Aznar no es precisamente el peor presidente de Gobierno que ha tenido España, pero sí seguramente el más antipático. O, al menos, el que más antipatía ha despertado y despierta entre la izquierda. Actualmente se halla de gira para contar su verdad sobre Zapatero, que es una verdad, admitámoslo, bastante contagiosa a estas alturas. A veces, incluso, una verdad a voces.

El jueves, Aznar actuó en la Universidad de Oviedo, donde fue recibido por docena y media de descerebrados que le recordaron, seis años después de mantenerse alejado del poder, la guerra de Irak, y que intentaron reventarle la conferencia de la Facultad de Económicas. La visceralidad se combate difícilmente, pero no siempre resulta fácil no rebelarse contra las conductas totalitarias. La sospecha de que los descerebrados actúen, además de por iniciativa propia, por cuenta ajena, no hace sino que esa rebeldía se dispare.

A uno lo pueden estar juzgando toda la vida por los errores o los crímenes que cometió y por los que no. Pensar que más allá del juicio de las urnas no habrá otro, es una ingenuidad. Seguramente una de las cosas que se estará preguntando Aznar es por qué a él se le sigue increpando por la guerra en la que no cayó ningún soldado español, mientras a Zapatero no hay quien le reproche la suya, cuando el parte de bajas no resiste comparación. La pregunta, empero, tiene fácil respuesta.

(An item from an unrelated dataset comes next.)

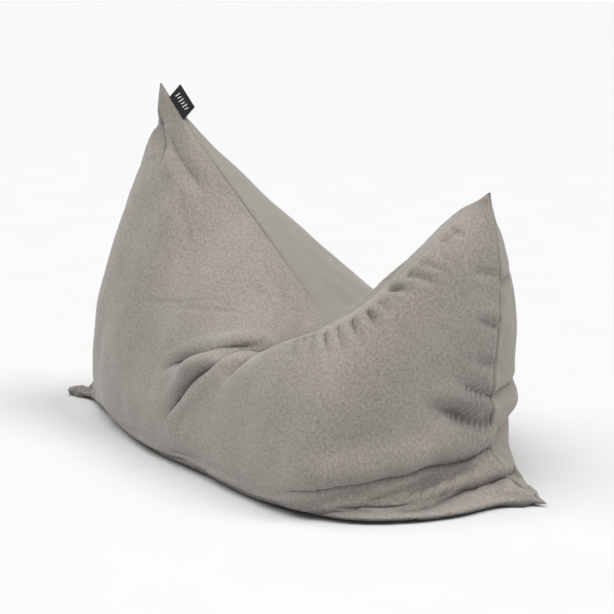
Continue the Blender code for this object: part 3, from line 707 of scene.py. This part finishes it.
def two_tones(tree, first, last):
    """Ramp between two colours, each given with its place."""
    ramp = add(tree, "ShaderNodeValToRGB")
    for stop, (place, colour) in zip(ramp.color_ramp.elements, (first, last)):
        stop.position = place
        stop.color = (*colour, 1)
    return ramp


WAVE_SCALE = 0.314               # a wave texture of this scale has bands one metre apart


def cloth_material(name, colour, dark, thread=0.0022, bump=0.35, sheen=0.35, fuzz=0.5):
    """Plain weave laid along the panel, with fuzz, slow changes of tone, and shade painted into the colour in
    nooks and creases.
    """
    look, tree = new_material(name)
    link = tree.links.new
    out = add(tree, "ShaderNodeOutputMaterial")
    shader = add(tree, "ShaderNodeBsdfPrincipled")
    for socket, value in (("Roughness", 0.92), ("Specular IOR Level", 0.18), ("Sheen Weight", sheen),
                          ("Sheen Roughness", 0.45), ("Sheen Tint", (0.95, 0.93, 0.90, 1))):
        shader.inputs[socket].default_value = value
    link(shader.outputs[0], out.inputs[0])
    place = add(tree, "ShaderNodeUVMap", uv_map="cloth")
    where = add(tree, "ShaderNodeTexCoord")
    warp = add(tree, "ShaderNodeTexWave", wave_type="BANDS", bands_direction="X", wave_profile="SIN")
    weft = add(tree, "ShaderNodeTexWave", wave_type="BANDS", bands_direction="Y", wave_profile="SIN")
    for wave in (warp, weft):
        for socket, value in (("Scale", WAVE_SCALE / thread), ("Distortion", 1.6), ("Detail", 2.0),
                              ("Detail Scale", 1.5)):
            wave.inputs[socket].default_value = value
        link(place.outputs[0], wave.inputs["Vector"])
    weave = add(tree, "ShaderNodeMath", operation="MULTIPLY")
    link(warp.outputs["Fac"], weave.inputs[0])
    link(weft.outputs["Fac"], weave.inputs[1])
    hair = add(tree, "ShaderNodeTexNoise", Scale=330.0, Detail=3.0, Roughness=0.7)
    mottle = add(tree, "ShaderNodeTexNoise", Scale=210.0, Detail=3.0, Roughness=0.65)
    tone = add(tree, "ShaderNodeTexNoise", Scale=5.0, Detail=3.0, Roughness=0.55)
    for noise in (hair, mottle, tone):
        link(where.outputs["Object"], noise.inputs["Vector"])
    height = add(tree, "ShaderNodeMath", operation="MULTIPLY_ADD")
    height.inputs[1].default_value = fuzz
    link(hair.outputs["Fac"], height.inputs[0])
    link(weave.outputs[0], height.inputs[2])
    relief = add(tree, "ShaderNodeBump", Strength=bump, Distance=0.0012)
    link(height.outputs[0], relief.inputs["Height"])
    link(relief.outputs[0], shader.inputs["Normal"])
    sum1 = add(tree, "ShaderNodeMath", operation="MULTIPLY_ADD")
    sum1.inputs[1].default_value = 0.35
    link(weave.outputs[0], sum1.inputs[0])
    sum2 = add(tree, "ShaderNodeMath", operation="MULTIPLY_ADD")
    sum2.inputs[1].default_value = 0.9
    link(mottle.outputs["Fac"], sum2.inputs[0])
    link(sum1.outputs[0], sum2.inputs[2])
    scaled = add(tree, "ShaderNodeMath", operation="MULTIPLY")
    scaled.inputs[1].default_value = 0.35
    link(tone.outputs["Fac"], scaled.inputs[0])
    link(scaled.outputs[0], sum1.inputs[2])
    ramp = two_tones(tree, (0.35, dark), (1.05, colour))
    link(sum2.outputs[0], ramp.inputs[0])
    # Painted shade: ambient occlusion darkens the base colour in nooks and creases.
    occlusion_shade = add(tree, "ShaderNodeAmbientOcclusion", Distance=0.045)
    occlusion_shade.samples = 6
    depth = add(tree, "ShaderNodeMapRange")
    depth.inputs["From Min"].default_value = 0.25
    depth.inputs["From Max"].default_value = 0.88
    depth.inputs["To Min"].default_value = 0.30
    link(occlusion_shade.outputs["AO"], depth.inputs["Value"])
    shade = add(tree, "ShaderNodeVectorMath", operation="SCALE")
    link(ramp.outputs[0], shade.inputs[0])
    link(depth.outputs[0], shade.inputs["Scale"])
    # Painted shade: the base colour is darkened along the deep folds, read from the crease attribute.
    crease_shade = add(tree, "ShaderNodeAttribute", attribute_name="crease_shade")
    keep = add(tree, "ShaderNodeMapRange")
    keep.inputs["To Min"].default_value = 1.0
    keep.inputs["To Max"].default_value = 0.22
    link(crease_shade.outputs["Fac"], keep.inputs["Value"])
    inner = add(tree, "ShaderNodeVectorMath", operation="SCALE")
    link(shade.outputs[0], inner.inputs[0])
    link(keep.outputs[0], inner.inputs["Scale"])
    link(inner.outputs[0], shader.inputs["Base Color"])
    return look


def plain_material(name, colour, dark, roughness, metallic=0.0, scale=300.0, bump=0.2, distance=0.0003):
    """Base for small pieces: speckled colour and a fine relief."""
    look, tree = new_material(name)
    link = tree.links.new
    out = add(tree, "ShaderNodeOutputMaterial")
    shader = add(tree, "ShaderNodeBsdfPrincipled")
    shader.inputs["Metallic"].default_value = metallic
    link(shader.outputs[0], out.inputs[0])
    where = add(tree, "ShaderNodeTexCoord")
    noise = add(tree, "ShaderNodeTexNoise", Scale=scale, Detail=4.0, Roughness=0.6)
    link(where.outputs["Object"], noise.inputs["Vector"])
    ramp = two_tones(tree, (0.35, dark), (0.65, colour))
    link(noise.outputs["Fac"], ramp.inputs[0])
    link(ramp.outputs[0], shader.inputs["Base Color"])
    spread = add(tree, "ShaderNodeMapRange")
    spread.inputs["To Min"].default_value = max(roughness - 0.08, 0.05)
    spread.inputs["To Max"].default_value = min(roughness + 0.08, 1.0)
    link(noise.outputs["Fac"], spread.inputs["Value"])
    link(spread.outputs[0], shader.inputs["Roughness"])
    relief = add(tree, "ShaderNodeBump", Strength=bump, Distance=distance)
    link(noise.outputs["Fac"], relief.inputs["Height"])
    link(relief.outputs[0], shader.inputs["Normal"])
    return look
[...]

El problema de Aznar no es que haya hecho las cosas mal o bien; es un problema de antipatía. A veces de odio. Él no duda en atizar el fuego, expresándose abiertamente sobre lo que no le gusta del Gobierno socialista o de la izquierda. Hace bien en manifestar lo que piensa si es capaz de razonarlo intelectualmente. En cualquier caso, tiene derecho a hacerlo. Pero se equivoca cuando levanta el dedo acusador para responder de forma soez a las provocaciones de unos niñatos maleducados. Medirse así resulta impropio de una persona que ha ocupado tan alto cargo y responsabilidad.